This curiosity was printed in 1979, which could now be considered almost a millennia ago. Outside of its writing style and references to scientific and architectural discoveries that were new at that time (and alas, some of which have been forgotten), the book serves as a reminder of when China was just opening up to the West, and the world was coming to explore a civilization that had been closed off for decades under Communist rule.
From a Christian Perspective
This book could not have come about without the efforts of Ms. Nelson, a Christian from the United States, having met Mr. Kang, a Christian pastor, who was trying to spread Christianity in China. Together they explore Chinese characters and how their origin could be related to historic stories in the Bible.
The authors start with a discussion on the evolution of Chinese history, particularly the early Chinese belief in a Supreme Creator (Shang Di), which parallels that of Christian theology and the belief in a single god, a single creator. The authors discuss how the Chinese people went from believing in Shang Di until Daoism, Confucianism, and Buddhism, with their polytheistic faiths and beliefs in a pantheon of gods, emerged in the region.
It is a good summary of the Bible, coupled with the Chinese characters and their evolution, and explains how, quite possibly, the Chinese characters may have been influenced by the humankind’s history as described in the Bible. I say “may” have been influenced, because some of the interpretations of Chinese characters seem a bit of a stretch.

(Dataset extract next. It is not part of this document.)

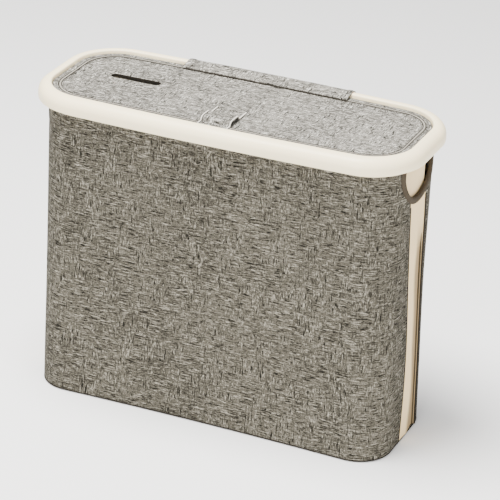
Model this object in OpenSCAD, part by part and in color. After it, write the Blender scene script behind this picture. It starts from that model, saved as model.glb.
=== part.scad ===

Nevertheless, reading this book with an open mind did jog my memory of the early parts of the Bible as well as the origin of Chinese characters. And I must say that some of the Chinese characters do seem to be based on a history that was semi-biblical. For example, there’s the story of the Great Flood and Noah’s Ark. But then again, China had its own story of the Great Flood, the one that was quelled by Da Yu (Emperor Yu the Great), who ushered in China’s oldest dynasty, the Xia dynasty.
In this regard, the book misses a reference to this great emperor who might have been Noah’s contemporary. In Chinese history, Da Yu is referred to as “Tamer of the Flood” and is seen as a demi-god. The authors may have been unaware of Emperor Yu the Great’s legacy at the time this book was written.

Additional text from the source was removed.